Un tercer punto de esa misma filosofía podríamos encontrarlo en la dosis de ideología ultraconservadora en grado puro que se anuncia con la reforma de la ley del aborto. La apisonadora de la mayoría absoluta promete legislar de acuerdo con el más rancio nacional-catolicismo. Estaba en el programa, desde hace siglos. A nadie engañaron el gobierno ni los obispos, que, junto con los políticos, según el CIS, comparten los peores puestos de prestigio público.
Uno de los elementos más llamativos de la reforma proyectada es el relativo a la corrupción. No es exagerado calificar su tratamiento como demagogia legislativa difusa. Por una parte, la tardía ley de transparencia sigue su gestación, lenta, insuficiente y contradictoria. Por otra, anuncian nuevos delitos casi inaplicables por su complejidad. Luego pensaron aumentar las penas a los corruptos. Después se desdicen, contradicen y autoenmiendan. Y ahora redescubren el cohecho impropio, el de los trajes de Camps, delito que está en nuestras leyes penales desde 1870, breve, claro y casi inaplicado.
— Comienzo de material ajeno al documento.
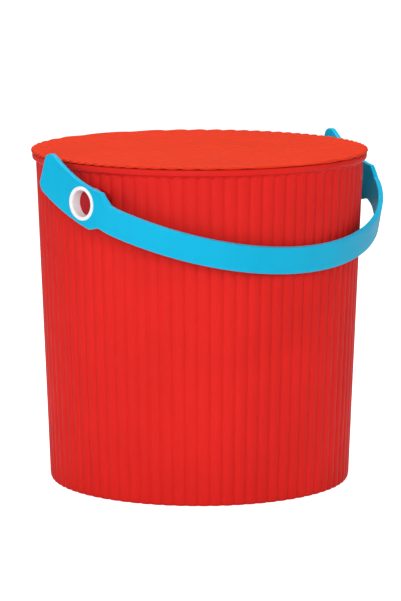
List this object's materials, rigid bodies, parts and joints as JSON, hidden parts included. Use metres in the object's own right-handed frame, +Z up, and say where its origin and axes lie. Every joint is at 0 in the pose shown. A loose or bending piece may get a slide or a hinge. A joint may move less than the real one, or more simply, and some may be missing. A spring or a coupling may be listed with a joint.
{
  "type": "lidded bucket",
  "caption": "Round tapered plastic bucket with a ribbed wall, a flat ridged lid and a strap handle that swings on flanged pivot rings.",
  "frame": {"origin": "on the bucket's axis, in the plane it stands on", "axes": "+Z up; X parallel to the line through the two handle pivots; -Y towards the lowered handle"},
  "size_m": [0.3468, 0.318, 0.318],
  "materials": {
    "bucket_plastic": "satin-gloss moulded red",
    "lid_plastic": "satin-gloss moulded orange-red",
    "handle_plastic": "satin moulded bright blue",
    "ring_plastic": "smooth moulded white"
  },
  "bodies": {
    "bucket": {"bucket_body": "bucket_plastic"},
    "handle": {"handle": "handle_plastic", "pivot_ring_left": "ring_plastic", "pivot_ring_right": "ring_plastic"},
    "lid": {"lid": "lid_plastic"}
  },
  "joints": [
    {"name": "handle_swing", "type": "hinge", "parent": "bucket", "child": "handle", "pos_m": [0, -0.0364, 0.2766], "axis": [-1, 0, 0], "range_deg": [0, 113]},
    {"name": "lid_lift", "type": "slide", "parent": "bucket", "child": "lid", "axis": [0, 0, 1], "range_m": [0, 0.13]}
  ]
}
No hacen falta esas reformas, ni esas mayores severidades. Basta y sobra con las leyes vigentes. Sólo falta que se apliquen siempre con igual rigor.
Aquí radica el quinto y último punto de la histórica filosofía regresiva. Alaya, Ruz, Castro, antes desconocidos, hoy son admirados. Pero sólo son, como tantos otros, modestos y esforzados jueces de instrucción. No son la totalidad del aparato judicial. Este tiene dos varas de medir, según opinión muy mayoritaria, recogida por el CIS. Es difícil desmentirlo cuando se acaba de saber, con perplejidad, que Castro podría perder la competencia en el caso Urdangarín, al socaire de vericuetos de competencias y conexidades discutibles. Y más aun porque no deberíamos olvidar que, ante el Supremo, Naseiro no fue condenado, pese a que nunca mereció la absolución, y Garzón no fue absuelto, pese a que nunca mereció una condena.
José María Mena es exfiscal jefe del Tribunal Superior de Justicia de Cataluña.